I have known for a long time that Baltimore is special. The achdus (unity), the tolerance of Jews who come from different backgrounds or make different choices, the incredible avoidance of loshon hora (gossip) have all impressed me ever since I moved here 14 years ago.
But what I did not realize was how much deep and profound kindness, true love for fellow Jews is found within our community. In large part I suppose this is because my family did not need to rely on the kindnesses of others – so while we knew Bikur Cholim and Chai Lifeline (among others) and good people existed, we did not really understand how these institutions and individuals can make all the difference for someone who needs help, who may be in a dark place and in need of ahava (love).
My personal saga started some weeks ago when my mother passed. I knew I would be spending a few days sitting shiva here in Baltimore, but I had no idea what it really meant to be a mourner sitting shiva beyond the formal technicalities. Baltimore showed me what it means to comfort the mourners: it started with Misaskim taking care of so many details and all the people who sent meals and helped with minyanim (prayer quorums). Most of all, people came and sat with me, and listened to me, and humored me. Misery shared is halved, and because, thank G-d, my mother lived a long and full life, I was able to talk about all that she accomplished and created in her lifetime. It was not a tragic shiva, but it was actually made sweet by all the people who came, sometimes multiple times, to sit and talk and listen and share. And it worked to comfort me, far beyond my expectations. People here care. And it really, truly matters. I had lost my mother, but you made sure I never felt alone.
Our lives have been a little … busy of late. While my mother was near the end of her life, one of our sons, a 16-year-old, was diagnosed with a non-cancerous tumor in his jaw. Thankfully, we live in an age where there are good solutions to these problems. The solutions are long and quite traumatic – but there are solutions. He went in for major surgery; in all, over 24 hours of surgery under general anesthetic to remove the jaw, replace it with a piece of his hip, use microsurgery to sew the blood vessels together… and then deal with all the complications.
This community was right with us every step of the way. Bikur Cholim sent meals, sometimes delivered by friends, sometimes by complete strangers. Chai Lifeline helped entertain the three younger children who were at home while their parents were switching off to ensure that one of us was always in the hospital. A friend of my son came to the hospital to read megillah for my wife so she did not have to leave the PICU. Others sat with her and me during the long surgeries, the waiting, and davening, and worrying.
People offered to help in any way they could, and it changed our entire understanding of how beautifully people in a community can love each other and support each other. Help with a minyan during shloshim with my wife in the hospital with the son in PICU? Sure! Help babysitting children so that I could even go to minyan during the shloshim? Absolutely! Meals for the family … wow.

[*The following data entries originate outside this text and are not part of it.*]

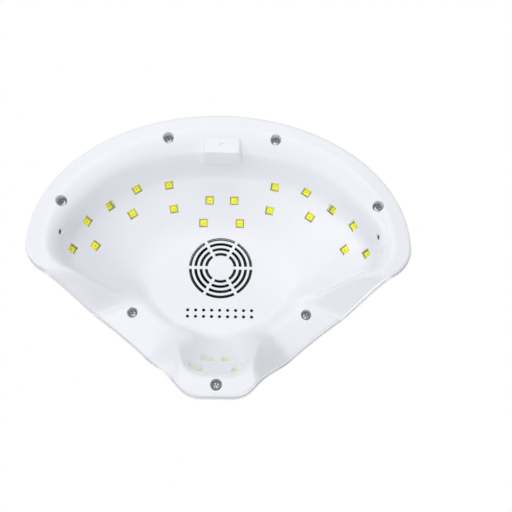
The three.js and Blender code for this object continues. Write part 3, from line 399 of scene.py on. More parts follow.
# Shares of the rim's width inwards, of the way to the panel and of the way up.
COVER = [(0, 0, 0), (0, 0, 0.07), (0.07, 0, 0.25), (0.14, 0.03, 0.5), (0.2, 0.16, 0.76),
         (0.2, 0.44, 0.94), (0.2, 0.8, 1), (0.2, 1, 1)]
ceiling_radius = ellipse_radius(50, 37, -11)
panel_radius = ellipse_radius(47, 34, PANEL_Y)

# %% Mix the tables along the outline


def mix(a, b, share):
    return a + (b - a) * share


def pillar_at(angles):
    """1 on the pillar, and 0 away from it."""
    off = np.abs(np.arctan2(np.cos(angles), -np.sin(angles)))
    return 1 - ramp(off, math.radians(15), math.radians(38))


def corner_at(angles):
    """1 in the rear corners, beside the hands, and 0 away from them."""
    return 1 - ramp(np.abs(np.sin(angles)), 0.12, 0.45)


def chamber_controls(angles):
    """Control points of the chamber's face, from the flange inwards."""
    arch, pillar, corner = arch_at(angles), pillar_at(angles), corner_at(angles)
    lean = ramp(np.sin(angles), 0.4, 0.9)
    far, edge, foot = outline_radius(angles), inset_radius(angles, COVER_LAP), ARCH_EDGE * arch
    top = foot + FLANGE
    rows = [(edge, top), (edge, (top + foot) / 2), (edge, foot)]
    for rim, near_hand, front, side, leaning in zip(RIM, CORNER, PILLAR, ARCH, LEAN):
        rim_way, rim_rise = mix(rim[0], near_hand[0], corner), mix(rim[1], near_hand[1], corner)
        at_rim = far - (rim_way + lean * leaning) * RIM_WIDTH
        at_front = far - front[0] * RIM_WIDTH
        at_side = inset_radius(angles, side[0] * RIM_WIDTH)
        rise = mix(mix(rim_rise, front[1], pillar), side[1], arch)
        rows.append((mix(mix(at_rim, at_front, pillar), at_side, arch), CHAMBER_HEIGHT * rise))
    start, start_z = rows[-1]
    for way, rise in DOME:
        rows.append((mix(start, ceiling_radius(angles), way), mix(start_z, CHAMBER_HEIGHT, rise)))
    return np.stack([np.stack(np.broadcast_arrays(r, z), 1) for r, z in rows], 1)


def panel_z(y):
    return LAMP_HEIGHT + math.tan(PANEL_TILT) * (y - PANEL_Y)


def cover_controls(angles):
    """Control points of the cover's outer face, from its lower edge to the control panel."""
    edge_z = ARCH_EDGE * arch_at(angles) + FLANGE + SEAM
    rows = []
    for inset, way, rise in COVER:
        radius = mix(inset_radius(angles, inset * RIM_WIDTH), panel_radius(angles), way)
        rows.append((radius, mix(edge_z, panel_z(PLAN_CENTRE_Y + radius * np.sin(angles)), rise)))
    return np.stack([np.stack(pair, 1) for pair in rows], 1)

# %% Sections as splines
ANGLE_STEPS = 360
TABLE_ANGLES = np.arange(ANGLE_STEPS) / ANGLE_STEPS * FULL
EASE = 5


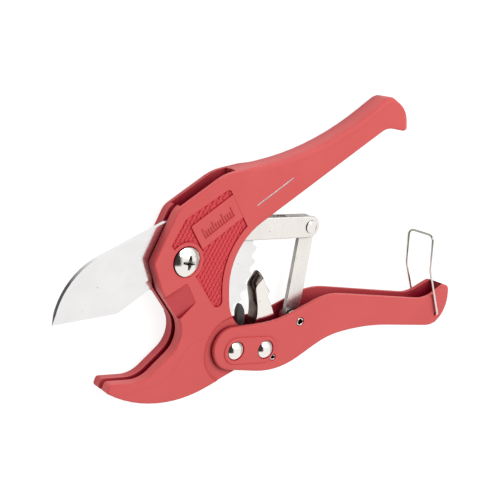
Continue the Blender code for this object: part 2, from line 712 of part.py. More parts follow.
make_bail()
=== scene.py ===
"""The looks of the ratcheting plastic-pipe cutter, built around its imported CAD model.

The tool's lengths are written in millimetres and turned into metres by MM. It lies on its side, in
the XY plane, with its mid-plane MID_Z above Z = 0. The outlines of most pieces are copied from the CAD
nodes, and the heights of the turned ones are read from them. The camera, the light and the floor are
placed in metres.
"""
import json
import math

import bmesh
import bpy
from mathutils import Matrix, Vector
from mathutils.bvhtree import BVHTree


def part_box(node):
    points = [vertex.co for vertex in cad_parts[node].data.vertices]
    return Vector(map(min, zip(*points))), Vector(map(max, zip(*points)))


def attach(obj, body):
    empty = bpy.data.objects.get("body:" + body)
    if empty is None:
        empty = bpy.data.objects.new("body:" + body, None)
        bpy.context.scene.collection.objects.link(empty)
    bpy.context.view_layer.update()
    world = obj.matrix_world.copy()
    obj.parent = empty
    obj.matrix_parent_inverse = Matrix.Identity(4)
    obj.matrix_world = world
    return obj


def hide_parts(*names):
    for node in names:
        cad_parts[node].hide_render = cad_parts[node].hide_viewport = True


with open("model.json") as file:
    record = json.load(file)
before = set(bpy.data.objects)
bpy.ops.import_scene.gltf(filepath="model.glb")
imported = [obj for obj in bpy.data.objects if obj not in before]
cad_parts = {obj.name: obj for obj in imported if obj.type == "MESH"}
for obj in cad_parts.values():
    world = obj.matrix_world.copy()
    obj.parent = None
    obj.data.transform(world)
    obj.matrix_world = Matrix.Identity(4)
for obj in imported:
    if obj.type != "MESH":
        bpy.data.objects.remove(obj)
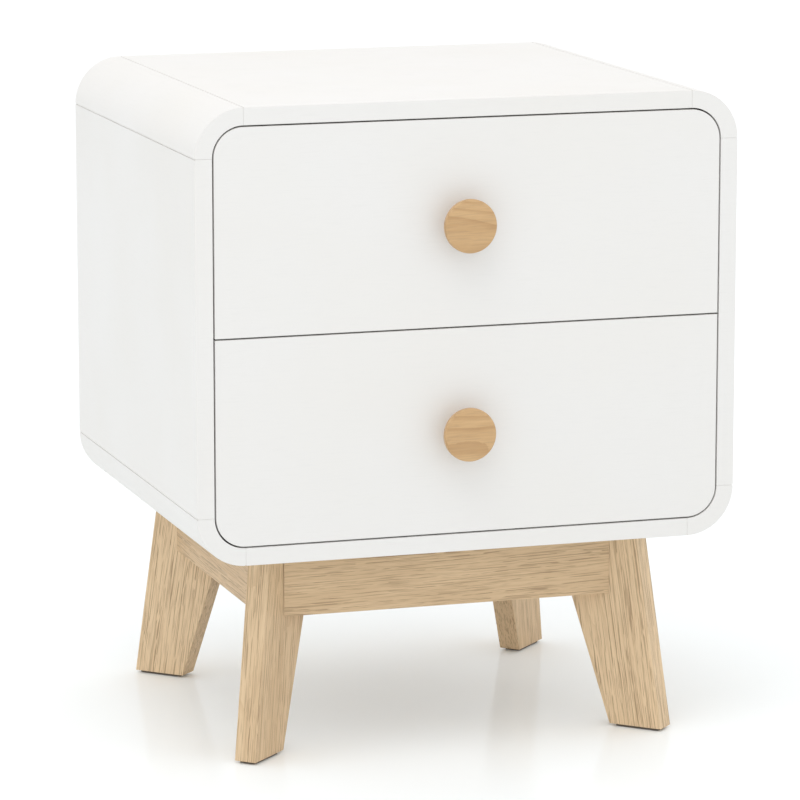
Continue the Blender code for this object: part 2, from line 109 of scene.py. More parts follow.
def colour_property(name, description, default):
    return FloatVectorProperty(
        name=name, description=description, subtype="COLOR", size=3, min=0, max=1, default=default
    )


def length_property(name, description, default):
    return FloatProperty(name=name, description=description, unit="LENGTH", default=default)


def angle_property(name, description, degrees):
    return FloatProperty(
        name=name, description=description, subtype="ANGLE", default=radians(degrees)
    )


def count_property(name, description, least, default):
    return IntProperty(name=name, description=description, min=least, default=default)


class PaintSettings(bpy.types.PropertyGroup):
    """The cabinet's paint and the way its panels meet."""

    colour: colour_property(
        "Paint", "Colour of the cabinet and the drawer fronts", (0.795, 0.784, 0.768)
    )
    board_colour: colour_property(
        "Board", "Colour of the drawer boxes and the back panel", (0.74, 0.735, 0.72)
    )
    edge: length_property("Eased edge", "Radius of the cabinet's eased edges", 0.5 * MM)
    front_edge: length_property(
        "Front edge", "Radius of the drawer fronts' eased edges", 0.5 * MM
    )
    seam: length_property("Seam", "Gap where a flat panel meets a round corner", 0.10 * MM)
    groove: length_property(
        "Seam groove",
        "Depth of the fine groove along each seam, on the outside of the cabinet",
        0.6 * MM,
    )
    groove_width: length_property(
        "Seam groove width", "Width of the groove on each side of its seam", 0.32 * MM
    )
    corner_steps: count_property("Corner steps", "Facets in each quarter-round corner", 6, 28)


class WoodSettings(bpy.types.PropertyGroup):
    """The oak of the base and the knobs."""

    light: colour_property(
        "Light wood", "Colour of the pale wood between the growth rings", (0.782, 0.590, 0.375)
    )
    dark: colour_property("Dark wood", "Colour of the growth rings", (0.636, 0.458, 0.275))
    pore: colour_property("Pores", "Colour of the open pores", (0.370, 0.250, 0.142))
    knob_light: colour_property(
        "Light knob wood", "Colour of the pale wood in the knobs", (0.62, 0.405, 0.205)
    )
    knob_dark: colour_property(
        "Dark knob wood", "Colour of the growth rings in the knobs", (0.45, 0.265, 0.120)
    )
    ring_spacing: length_property(
        "Ring spacing", "Distance from one growth ring to the next", 2.9 * MM
    )
    edge: length_property("Eased edge", "Radius of the legs' and rails' eased edges", 0.55 * MM)
    knob_steps: count_property("Knob steps", "Facets round each knob", 24, 96)


class SlideSettings(bpy.types.PropertyGroup):
    """The ball-bearing slides, and the pins of the back panel."""

    sheet: length_property("Sheet", "Thickness of the pressed sections", 1.2 * MM)
    bend: length_property("Bend", "Outer radius of the sections' bends", 1.9 * MM)
    ball: length_property("Ball", "Radius of a bearing ball", 0.85 * MM)
    balls: count_property("Balls", "Bearing balls in each row", 2, 14)
    screws: count_property("Screws", "Fixing screws in each fixed section", 2, 3)
    pins: count_property("Back panel pins", "Pins along each edge of the back panel", 2, 5)


class StageSettings(bpy.types.PropertyGroup):
    """Floor, lights and camera."""

    floor_colour: colour_property("Floor", "Colour of the floor", (0.945, 0.975, 0.985))
    sky: FloatProperty(
        name="Sky",
        description="Strength of the even white light from all round",
        default=1.06,
    )
    key: FloatProperty(
        name="Key light",
        description="Power of the large soft light above",
        unit="POWER",
        default=9.0,
    )
    azimuth: angle_property(
        "Azimuth", "Direction of the camera round the nightstand", -17.786
    )
    elevation: angle_property("Elevation", "Angle at which the camera looks down", 10.539)
    distance: length_property(
        "Distance", "Distance from the camera to the point it looks at", 3.35
    )
    target: FloatVectorProperty(
        name="Target",
        description="The point that the camera looks at",
        subtype="XYZ",
        size=3,
        default=(0.0027, 0.0097, 0.2281),
    )
    lens: FloatProperty(
        name="Lens",
        description="Focal length, in millimetres on a 36 mm sensor",
        default=203.2,
    )


class NightstandSettings(bpy.types.PropertyGroup):
    """Everything about the nightstand that a user would change."""

    paint: PointerProperty(type=PaintSettings)
    wood: PointerProperty(type=WoodSettings)
    slides: PointerProperty(type=SlideSettings)
    stage: PointerProperty(type=StageSettings)


def settings():
    return bpy.context.scene.nightstand


# ---------------- shapes


def new_mesh(name, form):
    """Turn a bmesh into a mesh and free it."""
    mesh = bpy.data.meshes.new(name)
    form.to_mesh(mesh)
    form.free()
    return mesh


def new_piece(name, mesh):
    """An object at the origin, with its place in its mesh."""
    piece = bpy.data.objects.new(name, mesh)
    bpy.context.scene.collection.objects.link(piece)
    return piece


def arc(centre, radius, start, end, steps):
    """Points of an arc, with its angles in radians."""
    angles = [start + (end - start) * step / steps for step in range(steps + 1)]
    return [(centre[0] + radius * cos(a), centre[1] + radius * sin(a)) for a in angles]


def rounded_outline(low, high, radii, steps):
    """A rectangle's outline from its low right corner anticlockwise, one radius a corner."""
    corners = (
        (high[0], low[1], -pi / 2, -1, 1),
        (high[0], high[1], 0.0, -1, -1),
        (low[0], high[1], pi / 2, 1, -1),
        (low[0], low[1], pi, 1, 1),
    )
    points = []
    for (x, y, start, inward_x, inward_y), radius in zip(corners, radii):
        if radius > 0:
            centre = (x + inward_x * radius, y + inward_y * radius)
            points += arc(centre, radius, start, start + pi / 2, steps)
        else:
            points.append((x, y))
    return points


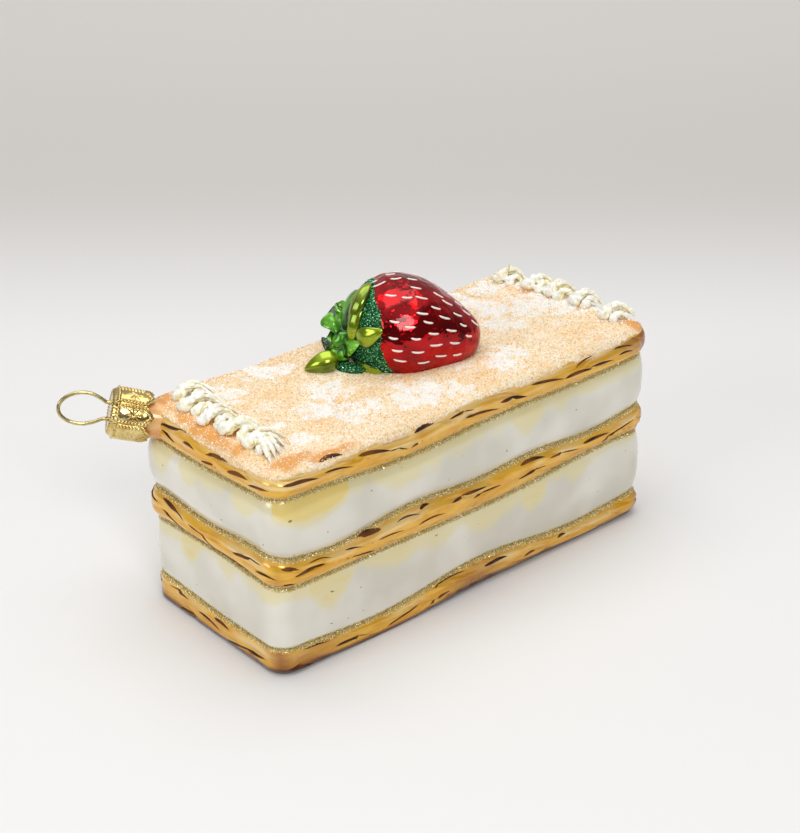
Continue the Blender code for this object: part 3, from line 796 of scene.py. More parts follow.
def flake_spreader():
    """Geometry Nodes that strew closed three-sided flakes over a surface."""
    takes = {"Surface": "Geometry", "Density": "Float", "Flake Size": "Float", "Tilt": "Float"}
    build, given = maker("flake_spreader", takes | {"Material": "Material"}, "Flakes")
    share = build.node("GeometryNodeInputNamedAttribute", {"data_type": "FLOAT"}, {"Name": "share"})
    settings = {"distribute_method": "RANDOM"}
    inputs = {"Mesh": given["Surface"], "Density": share * given["Density"], "Seed": 7}
    spread = build.node("GeometryNodeDistributePointsOnFaces", settings, inputs)
    upright = Reading(build, spread.socket.node.outputs["Rotation"])
    settings = {"data_type": "FLOAT_VECTOR"}
    inputs = {0: (-1.0, -1.0, -3.0), 1: (1.0, 1.0, 3.0), "Seed": 3}
    lean = build.node("FunctionNodeRandomValue", settings, inputs)
    lean = build.node("ShaderNodeVectorMath", {"operation": "MULTIPLY"}, (lean, given["Tilt"]))
    lean = build.node("FunctionNodeEulerToRotation", None, {"Euler": lean})
    inputs = {"Rotation": upright, "Rotate By": lean}
    turn = build.node("FunctionNodeRotateRotation", {"rotation_space": "LOCAL"}, inputs)
    size = given["Flake Size"]
    inputs = {"Vertices": 3, "Radius Top": 0.0, "Radius Bottom": size * 0.6, "Depth": size * 0.3}
    flake = build.node("GeometryNodeMeshCone", None, inputs)
    settings = {"data_type": "FLOAT"}
    growth = build.node("FunctionNodeRandomValue", settings, {2: 0.6, 3: 1.35, "Seed": 5}, output=1)
    inputs = {"Points": spread, "Instance": flake, "Rotation": turn, "Scale": growth}
    strewn = build.node("GeometryNodeInstanceOnPoints", None, inputs)
    glint = build.node("FunctionNodeRandomValue", settings, {2: 0.0, 3: 1.0, "Seed": 11}, output=1)
    settings = {"data_type": "FLOAT", "domain": "INSTANCE"}
    inputs = {"Geometry": strewn, "Name": "glint", "Value": glint}
    strewn = build.node("GeometryNodeStoreNamedAttribute", settings, inputs)
    return finished(build, strewn, given["Material"])


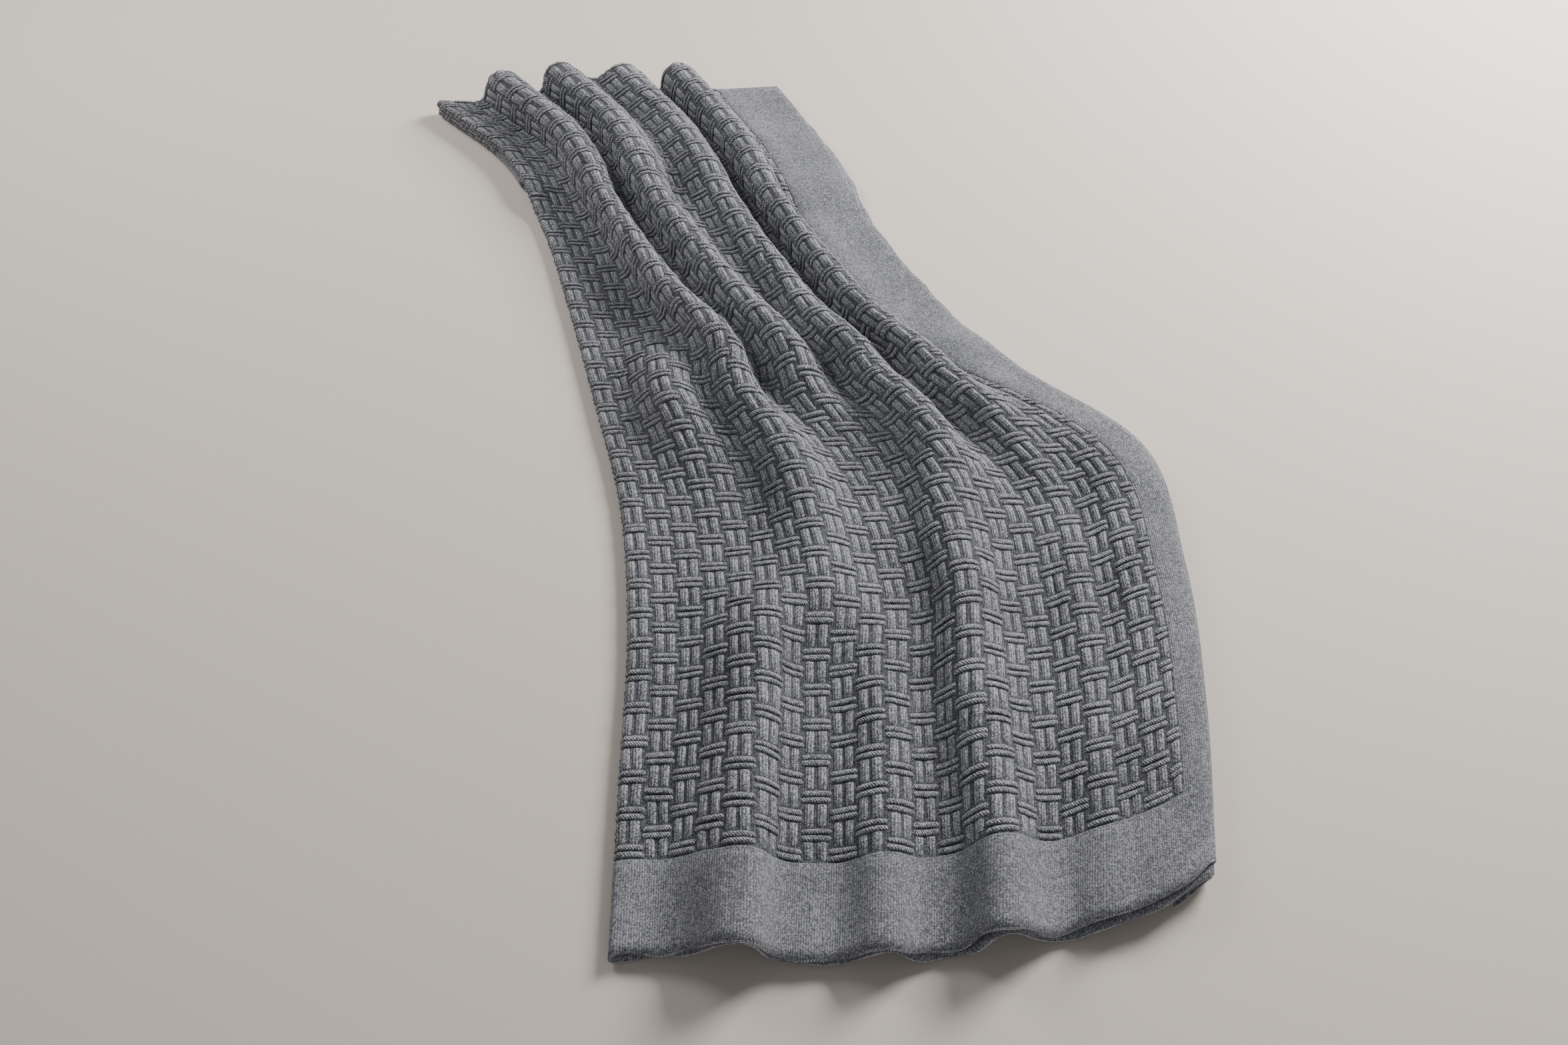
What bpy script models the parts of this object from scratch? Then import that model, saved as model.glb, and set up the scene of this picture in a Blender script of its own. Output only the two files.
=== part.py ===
"""Knitted throw, folded in half lengthwise and laid out in long soft folds.

Metres, +Z up. X runs across the folded throw with its lengthwise fold on the
left, Y runs from the near hem to the far end, and the floor is z = 0. The throw
is one knitted sheet: upper layer, the turn round the lengthwise fold, lower
layer. At the far end both layers are folded under together, and along the near
half the open side is turned under.
"""

import math

import bpy
import numpy as np
from mathutils import Matrix

THROW_WIDTH = 1.27
THROW_LENGTH = 1.52
CLOTH_THICKNESS = 0.003
LAYER_GAP = 0.0016
TURN_RADIUS = 0.0046
BORDER_WIDTH = 0.0824
LOWER_EDGE_SHOWS = 0.004
LOWER_EDGE_FROM = 0.94
TUCK_ENDS = 0.64
LOWER_HEM_SKEW = 0.006
SKEW_FADES_BY = 0.3
HEM_BOW = 0.038
HEM_BOW_FADES_BY = 0.7
PANEL_CLEARANCE = 0.0003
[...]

I am moved to tears as I write this, with appreciation and gratitude to each and every person who was involved, who gave.
Along the way, my son, in an entirely-unexpected side-effect, lost vision in one eye, becoming legally blind in that eye. This was discovered while he was still in the PICU, still dopey from the drugs, still valiantly trying to put a good face on the situation. The neural ophthalmologist on the case told us that because of likely damage to the optic nerve, there was a 90% chance that his vision would never improve beyond 20/500 with two huge blind spots in that eye as well.
Maybe she was right. I don’t much care. Because something miraculous happened: his eyesight started improving… the blind spots started shrinking, and the vision started improving. We credit this entirely to the prayers of the community, to a dedicated psalms group that davened for him during all of his surgeries, to all the blessings in shul, to the learning dedicated to a complete recovery.
We did not do anything medically (there was nothing to be done). But people prayed, deeply, and from their souls. Jews in our community and in the broader world (some we know, and many we do not) took time out of their own very busy lives to pray that my son should recover his sight.
So far, it has worked. We went from a 16-year-old who was told that he would be blind in one eye for the rest of his life, to a boy who is improving day by day, who is now told by another neural ophthalmologist that there is reason to be optimistic that he can recover his sight entirely. We went from a life-threatening surgery that lasted many hours with many more complications than we (or the doctors) ever expected… to a boy who is starting to go back to school, to recover his strength, and who, in the next year or so, is expected to be fully recovered.
We only made it through because of you. Because of your thoughts. Because of endless acts of kindness and consideration. Because of your prayers. Because of the institutions we have created and nurtured in this community that try to think of everything, of every way they can possibly help someone in time of need.